STRESS

Stress aigu : le monde en noir et blanc

Spring thunderstorm clouds near Casper, Wyoming...

La perception des couleurs peut disparaître sous l’effet d’un stress très intense. Les contours colorés des instruments de bord — en particulier sur les systèmes reposant sur un codage chromatique, comme l’EGPWS — peuvent alors ne plus être perçus. Cette « cécité des couleurs » n’est pas prise en compte par certaines représentations instrumentales, alors qu’elle est connue depuis longtemps des psychologues. On retrouve d’ailleurs dans la littérature des cas de feux rouges non perçus sous stress aigu, illustrant cet effet.
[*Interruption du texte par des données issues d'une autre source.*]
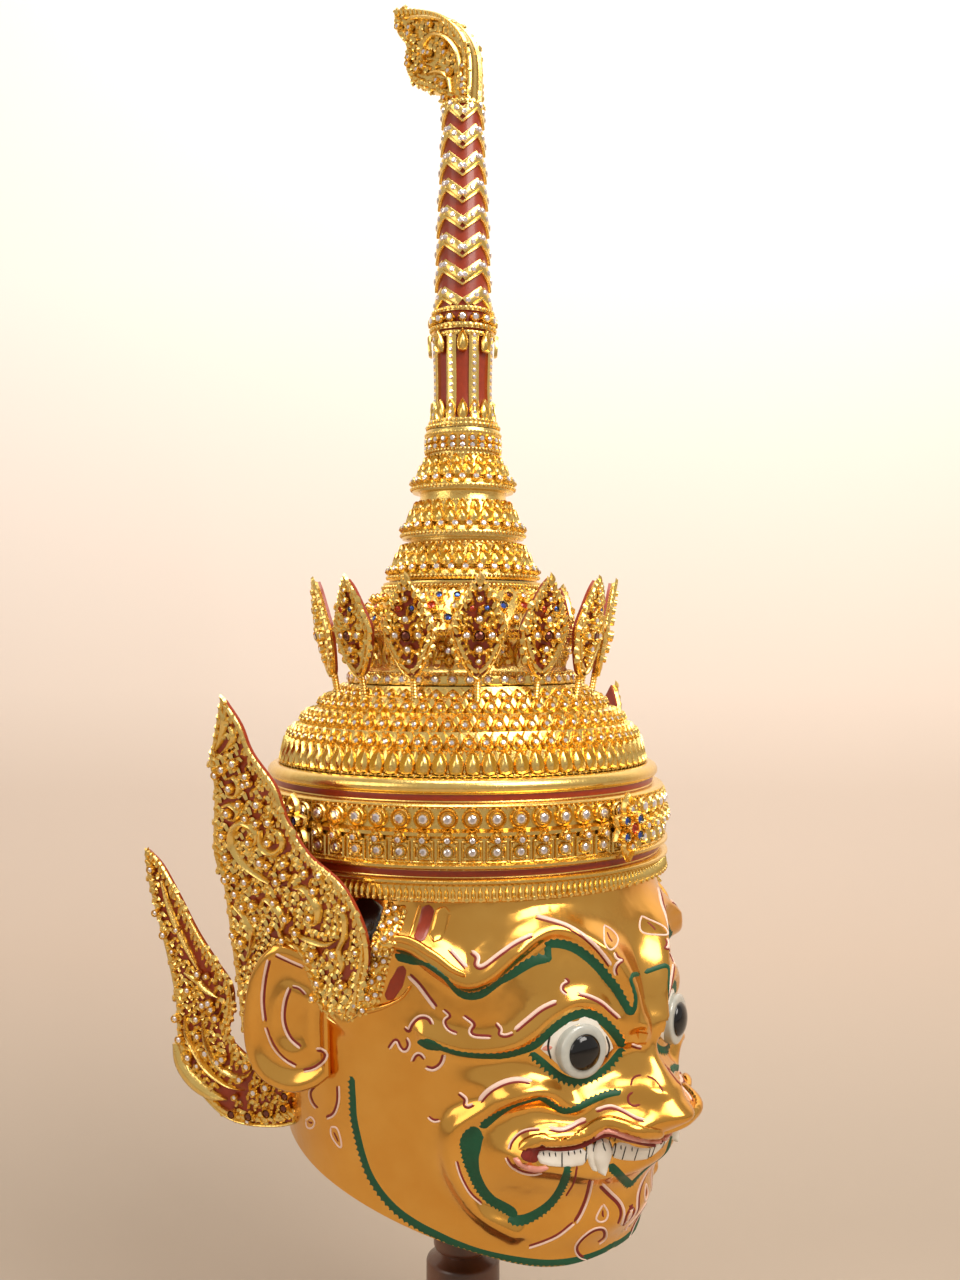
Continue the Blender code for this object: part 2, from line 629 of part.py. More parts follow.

Dans le cas de l’accident de Cali (Colombie, 1995), on peut émettre l’hypothèse que l’équipage n’a pas été en mesure de percevoir certaines couleurs critiques de manière sélective. Cette incapacité pourrait constituer un facteur contributif supplémentaire au drame.

L’illustration ci-dessous présente deux perceptions possibles de l’EGPWS :

  • la première correspond à l’affichage normal ;

  • la seconde propose une vision altérée, telle que pourrait l’expérimenter un pilote confronté à un stress intense, où les couleurs rouges et jaunes censées signaler un danger imminent disparaissent.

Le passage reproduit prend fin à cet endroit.